--- Problem to work on ---
Return every entry exactly.

Dataset rows
============
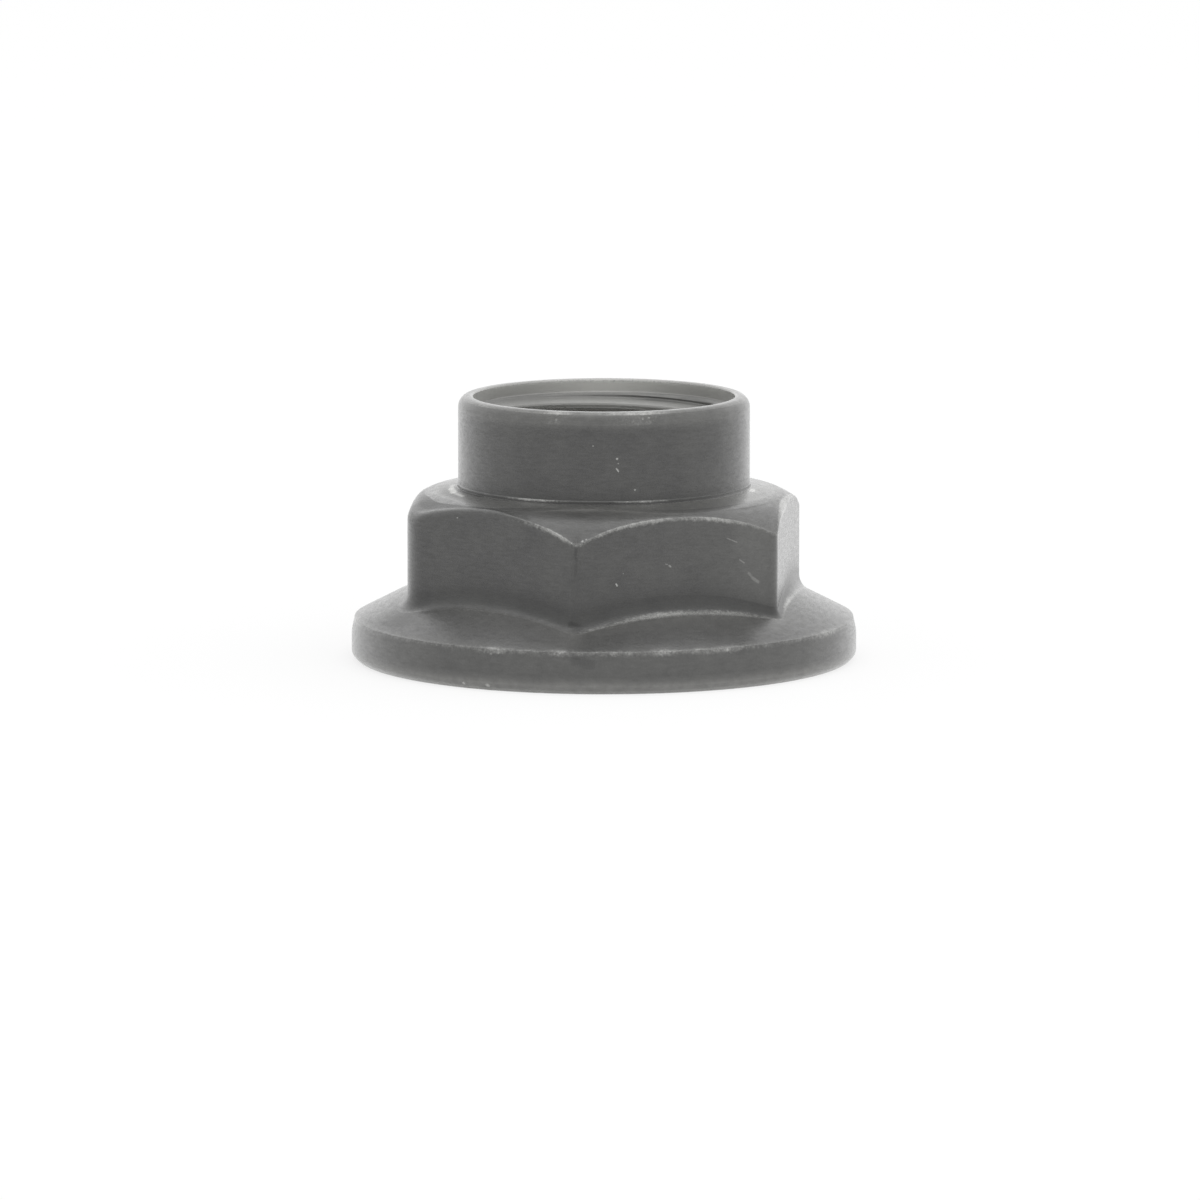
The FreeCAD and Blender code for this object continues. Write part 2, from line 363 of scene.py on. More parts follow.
class OuterSection:
    """The nut's outside as half sections, from the lead-in's edge round to the plain bore."""

    # Crown lift from which the crown runs straight from its edge to the crease, and its least fall.
    full_lift = 0.3
    least_fall = 0.02
    # The crease's largest rounding, what a millimetre of room allows, and the room kept beside the edge.
    crease_rounding = 4.0
    rounding_per_room = 10.0
    room_kept = 0.1
    edge_share = 0.85
    # Rounding at the ledge's foot, without a ledge and what a full ledge takes off.
    foot_rounding = 0.21
    ledge_takes = 0.16
    # How fast the painted glint on a lip and the painted fill light fade, and the painted shade and the
    # crown's bulge rise, along a stretch.
    glint_fade = 2.2
    fill_fade = 6.0
    painted_shade_rise = 1.8
    shade_rise = 2.5
    bulge_rise = 4.0
    # Depth of the stub that leads into the lead-in's edge, and painted shade at the plain bore's foot.
    lead_in_stub = 0.2
    foot_painted_shade = 0.6
    arc_wear = Edge(0.28, (-70, 9, 0.55), (-47, 10, 0.6), (-12, 13, 0.8), (-95.5, 4.5, 0.55), (-83, 6, 0.3),
                    (-132, 16, -0.26), (-103, 6, 0.3), (8, 9, 0.45), (72, 12, 0.5), (131, 8, 0.45),
                    (176, 7, 0.4))
    arc_softness = Edge(0.16, (-148, 16, 0.9), (-122, 11, 0.5), (-12, 13, 0.5), (95, 14, 0.3))
    flange_wear = Edge(0.4, (-108, 3.5, 0.28), (-92.8, 2, 0.2), (-81, 5, 0.15), (-69, 2.5, 0.25),
                       (-61, 4, 0.2), (-53.7, 3.5, 0.3), (-20, 6, 0.35), (24, 2.5, 0.6), (83, 7, 0.4),
                       (139, 2, 0.65), (-168, 5, 0.4))
    rim_wear = Edge(0.15, (-102, 5, 0.6), (-68, 9, 0.65), (-80, 5, 0.2), (-140, 9, 0.25), (15, 7, 0.5),
                    (70, 9, 0.4), (160, 8, 0.5))
    ledge_wear = Edge(0.0, (-111, 13, 1.0), (-67, 13, 0.75), (35, 15, 0.55), (150, 12, 0.6))
    # The root fillet's lip carries a painted glint, drawn as bare metal.
    root_glint = Edge(0.1, (-86, 4, 0.3), (-66, 15, 1.1), (-43, 10, 0.95), (-17, 9, 1.0), (-120, 14, 0.2),
                    (2, 14, 0.6), (64, 16, 0.4), (178, 15, 0.45))
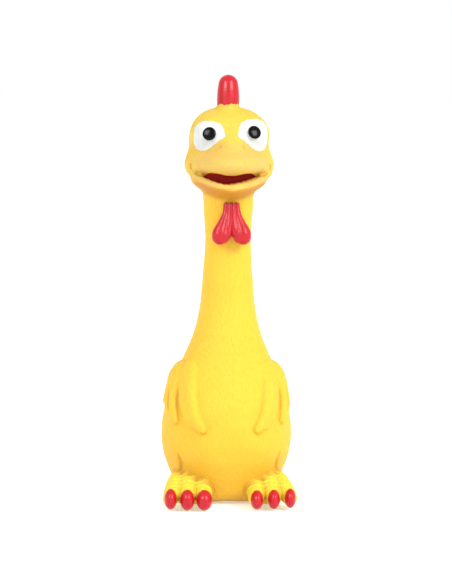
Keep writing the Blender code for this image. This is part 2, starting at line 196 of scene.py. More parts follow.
FEATHER_LINES = [
    [(*on_torso(turn, height, radius - stands), radius) for turn, height, radius, stands in feather]
    for feather in FEATHERS
]
SHOULDER = ((24.5, -2.0, 79.5), (14.2, 15.5, 13.5))
THIGH_CREASE = [(*on_torso(38, 33.5), 0.5), (*on_torso(40, 28, -0.2), 1.3), (*on_torso(37, 22), 0.8)]


def wing(p):
    """The left wing: a row of feathers below a round shoulder."""
    front = join(chain(p, FEATHER_LINES[0]), chain(p, FEATHER_LINES[1]), 2.5)
    for line in FEATHER_LINES[2:]:
        front = join(front, chain(p, line), 0.7)
    return join(front, egg(p, *SHOULDER), 5.0)


def tail(p):
    """Three short feathers, of which the middle one is the longest. Left and right are alike."""
    middle = chain(p, [(0, 30, 43, 9.0), (0, 40, 49, 6.6), (0, 44.6, 54.6, 3.8)])
    side = chain(p, [(6.0, 30, 42, 7.5), (7.4, 38.0, 46.6, 5.4), (8.9, 42.6, 51.4, 3.4)])
    return join(middle, side, 0.8)


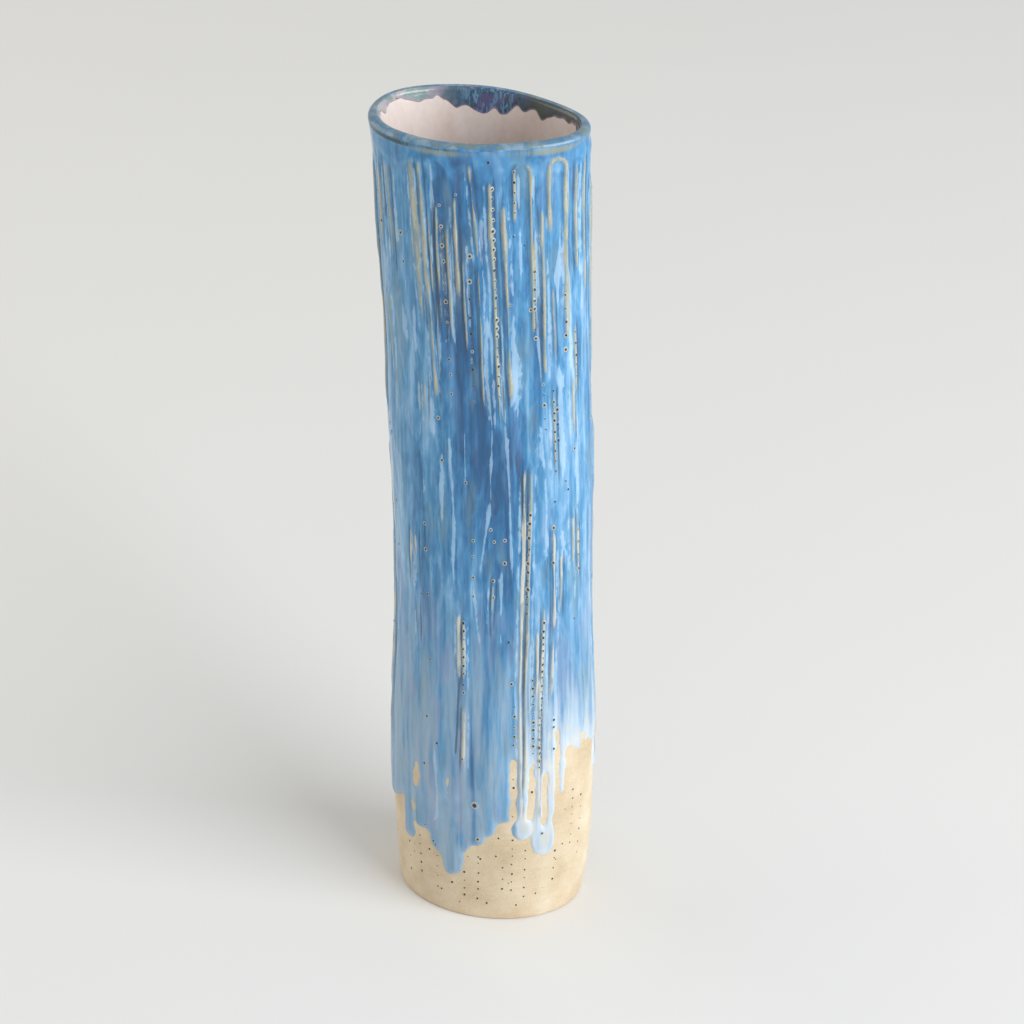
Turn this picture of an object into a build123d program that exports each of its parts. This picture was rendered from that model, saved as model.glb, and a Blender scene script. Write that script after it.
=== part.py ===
"""Slab-built oval bud vase in fired clay, glazed inside and out.

A rolled slab is wrapped into a tall oval tube and closed by a mitred side
seam. A base slab fits inside its foot, bonded by a ring of slip and a coil of
clay pressed into the corner. Three coats of glaze lie on the clay: a liner, a
band over the lip, and an outer coat that ran down and stopped in drips.

Millimetres, +Z up. The origin is the middle of the foot, on the surface that
the vase stands on. The long axis of the oval is X.
"""
from build123d import *
import math
import os

os.makedirs("parts", exist_ok=True)

# Heights, from the surface that the vase stands on
HEIGHT = 260.0
BELLY_HEIGHT = 46.0
WAIST_HEIGHT = 110.0
NECK_DROP = 22.0  # from the lip down to where the flare begins

# Oval outline of the bare clay: length along X and width along Y
FOOT_LENGTH = 58.4
FOOT_WIDTH = 45.1
BELLY_LENGTH = 63.6
BELLY_WIDTH = 48.3
WAIST_LENGTH = 60.2
WAIST_WIDTH = 44.2
NECK_LENGTH = 60.2
NECK_WIDTH = 41.6
LIP_LENGTH = 63.0
LIP_WIDTH = 43.4

# Sideways lean of the middle of the oval, along X
BELLY_LEAN = 0.9
WAIST_LEAN = 1.4
NECK_LEAN = -1.8
LIP_LEAN = -2.4

# The lip is egg-shaped: the share by which its -X end is fuller than an oval
LIP_EGG = 0.18

# Clay thicknesses
WALL = 3.6
LIP_WALL = 2.1
BASE_THICKNESS = 5.0
COIL_RADIUS = 5.0
FOOT_EDGE_RADIUS = 0.8

# Slip joints
SIDE_SEAM_ANGLE = 32.0  # round the oval from +X, at the narrow end of the lip
SIDE_SEAM_THICKNESS = 0.5
SIDE_SEAM_MITRE = 45.0
BASE_SEAM_THICKNESS = 0.5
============
--- Worked answer ---
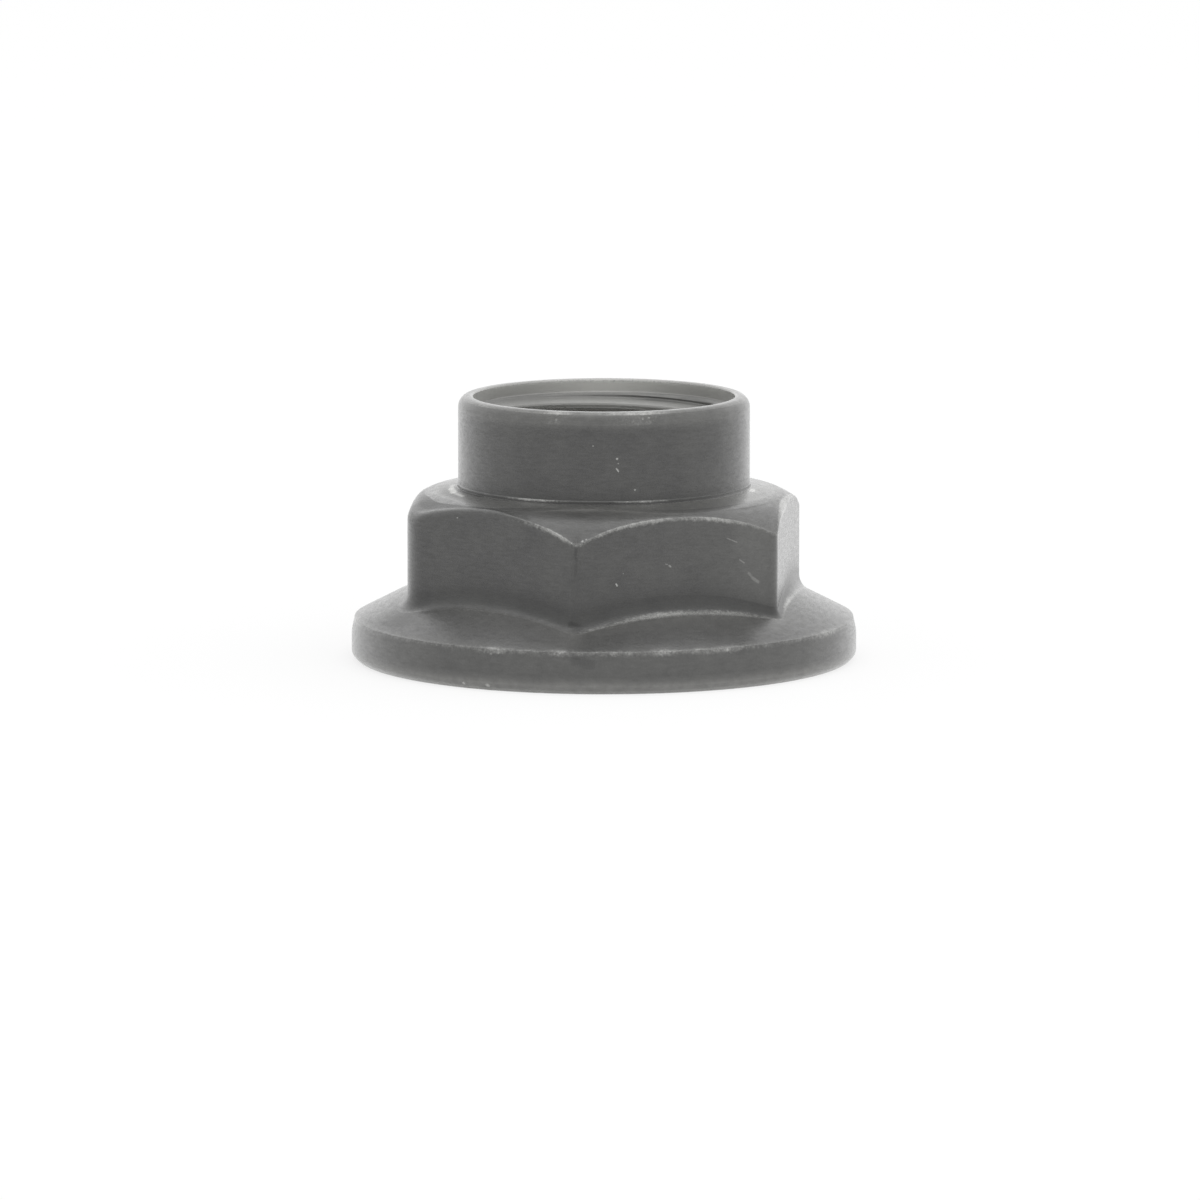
The FreeCAD and Blender code for this object continues. Write part 2, from line 363 of scene.py on. More parts follow.
class OuterSection:
    """The nut's outside as half sections, from the lead-in's edge round to the plain bore."""

    # Crown lift from which the crown runs straight from its edge to the crease, and its least fall.
    full_lift = 0.3
    least_fall = 0.02
    # The crease's largest rounding, what a millimetre of room allows, and the room kept beside the edge.
    crease_rounding = 4.0
    rounding_per_room = 10.0
    room_kept = 0.1
    edge_share = 0.85
    # Rounding at the ledge's foot, without a ledge and what a full ledge takes off.
    foot_rounding = 0.21
    ledge_takes = 0.16
    # How fast the painted glint on a lip and the painted fill light fade, and the painted shade and the
    # crown's bulge rise, along a stretch.
    glint_fade = 2.2
    fill_fade = 6.0
    painted_shade_rise = 1.8
    shade_rise = 2.5
    bulge_rise = 4.0
    # Depth of the stub that leads into the lead-in's edge, and painted shade at the plain bore's foot.
    lead_in_stub = 0.2
    foot_painted_shade = 0.6
    arc_wear = Edge(0.28, (-70, 9, 0.55), (-47, 10, 0.6), (-12, 13, 0.8), (-95.5, 4.5, 0.55), (-83, 6, 0.3),
                    (-132, 16, -0.26), (-103, 6, 0.3), (8, 9, 0.45), (72, 12, 0.5), (131, 8, 0.45),
                    (176, 7, 0.4))
    arc_softness = Edge(0.16, (-148, 16, 0.9), (-122, 11, 0.5), (-12, 13, 0.5), (95, 14, 0.3))
    flange_wear = Edge(0.4, (-108, 3.5, 0.28), (-92.8, 2, 0.2), (-81, 5, 0.15), (-69, 2.5, 0.25),
                       (-61, 4, 0.2), (-53.7, 3.5, 0.3), (-20, 6, 0.35), (24, 2.5, 0.6), (83, 7, 0.4),
                       (139, 2, 0.65), (-168, 5, 0.4))
    rim_wear = Edge(0.15, (-102, 5, 0.6), (-68, 9, 0.65), (-80, 5, 0.2), (-140, 9, 0.25), (15, 7, 0.5),
                    (70, 9, 0.4), (160, 8, 0.5))
    ledge_wear = Edge(0.0, (-111, 13, 1.0), (-67, 13, 0.75), (35, 15, 0.55), (150, 12, 0.6))
    # The root fillet's lip carries a painted glint, drawn as bare metal.
    root_glint = Edge(0.1, (-86, 4, 0.3), (-66, 15, 1.1), (-43, 10, 0.95), (-17, 9, 1.0), (-120, 14, 0.2),
                    (2, 14, 0.6), (64, 16, 0.4), (178, 15, 0.45))
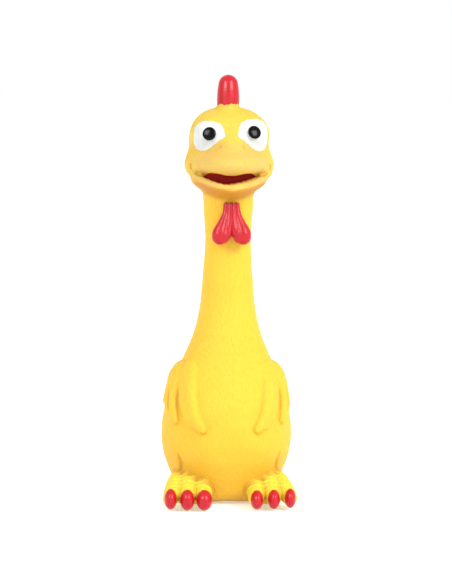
Keep writing the Blender code for this image. This is part 2, starting at line 196 of scene.py. More parts follow.
FEATHER_LINES = [
    [(*on_torso(turn, height, radius - stands), radius) for turn, height, radius, stands in feather]
    for feather in FEATHERS
]
SHOULDER = ((24.5, -2.0, 79.5), (14.2, 15.5, 13.5))
THIGH_CREASE = [(*on_torso(38, 33.5), 0.5), (*on_torso(40, 28, -0.2), 1.3), (*on_torso(37, 22), 0.8)]


def wing(p):
    """The left wing: a row of feathers below a round shoulder."""
    front = join(chain(p, FEATHER_LINES[0]), chain(p, FEATHER_LINES[1]), 2.5)
    for line in FEATHER_LINES[2:]:
        front = join(front, chain(p, line), 0.7)
    return join(front, egg(p, *SHOULDER), 5.0)


def tail(p):
    """Three short feathers, of which the middle one is the longest. Left and right are alike."""
    middle = chain(p, [(0, 30, 43, 9.0), (0, 40, 49, 6.6), (0, 44.6, 54.6, 3.8)])
    side = chain(p, [(6.0, 30, 42, 7.5), (7.4, 38.0, 46.6, 5.4), (8.9, 42.6, 51.4, 3.4)])
    return join(middle, side, 0.8)


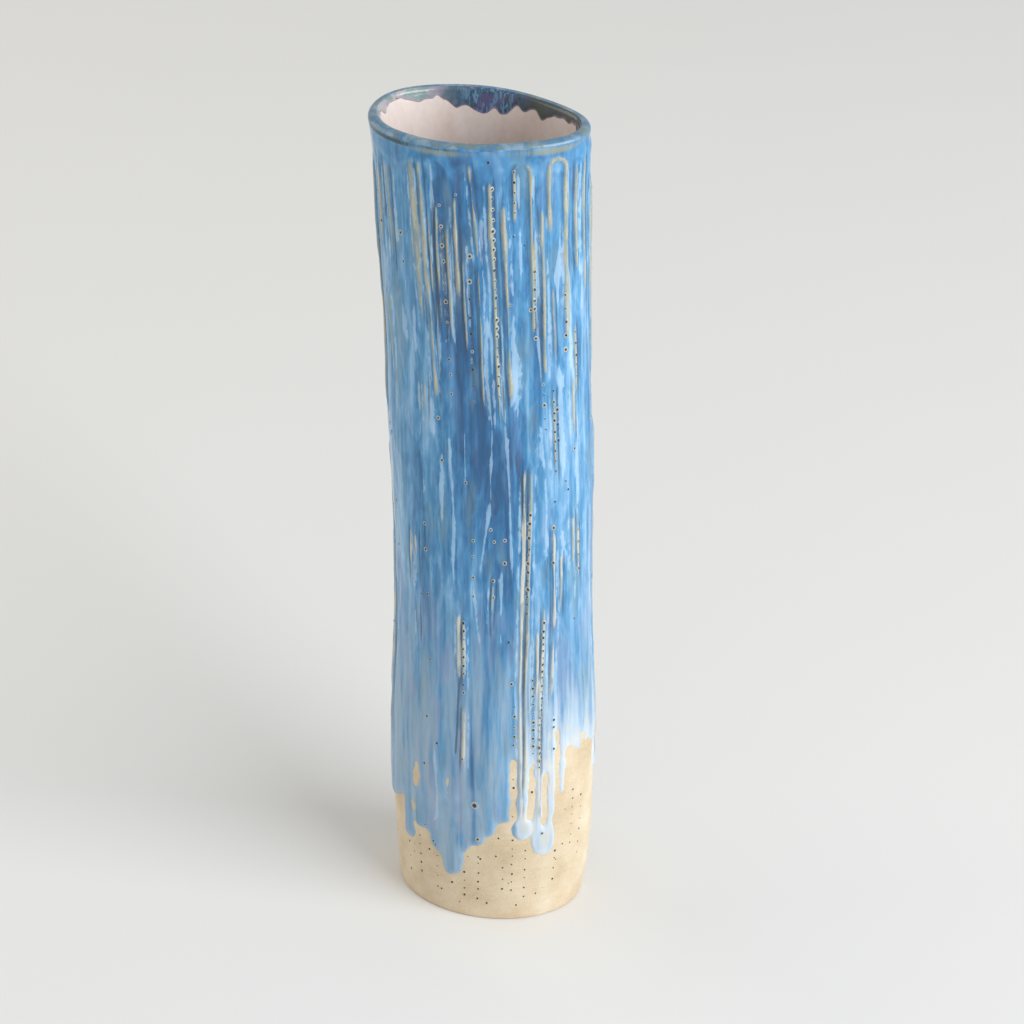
Turn this picture of an object into a build123d program that exports each of its parts. This picture was rendered from that model, saved as model.glb, and a Blender scene script. Write that script after it.
=== part.py ===
"""Slab-built oval bud vase in fired clay, glazed inside and out.

A rolled slab is wrapped into a tall oval tube and closed by a mitred side
seam. A base slab fits inside its foot, bonded by a ring of slip and a coil of
clay pressed into the corner. Three coats of glaze lie on the clay: a liner, a
band over the lip, and an outer coat that ran down and stopped in drips.

Millimetres, +Z up. The origin is the middle of the foot, on the surface that
the vase stands on. The long axis of the oval is X.
"""
from build123d import *
import math
import os

os.makedirs("parts", exist_ok=True)

# Heights, from the surface that the vase stands on
HEIGHT = 260.0
BELLY_HEIGHT = 46.0
WAIST_HEIGHT = 110.0
NECK_DROP = 22.0  # from the lip down to where the flare begins

# Oval outline of the bare clay: length along X and width along Y
FOOT_LENGTH = 58.4
FOOT_WIDTH = 45.1
BELLY_LENGTH = 63.6
BELLY_WIDTH = 48.3
WAIST_LENGTH = 60.2
WAIST_WIDTH = 44.2
NECK_LENGTH = 60.2
NECK_WIDTH = 41.6
LIP_LENGTH = 63.0
LIP_WIDTH = 43.4

# Sideways lean of the middle of the oval, along X
BELLY_LEAN = 0.9
WAIST_LEAN = 1.4
NECK_LEAN = -1.8
LIP_LEAN = -2.4

# The lip is egg-shaped: the share by which its -X end is fuller than an oval
LIP_EGG = 0.18

# Clay thicknesses
WALL = 3.6
LIP_WALL = 2.1
BASE_THICKNESS = 5.0
COIL_RADIUS = 5.0
FOOT_EDGE_RADIUS = 0.8

# Slip joints
SIDE_SEAM_ANGLE = 32.0  # round the oval from +X, at the narrow end of the lip
SIDE_SEAM_THICKNESS = 0.5
SIDE_SEAM_MITRE = 45.0
BASE_SEAM_THICKNESS = 0.5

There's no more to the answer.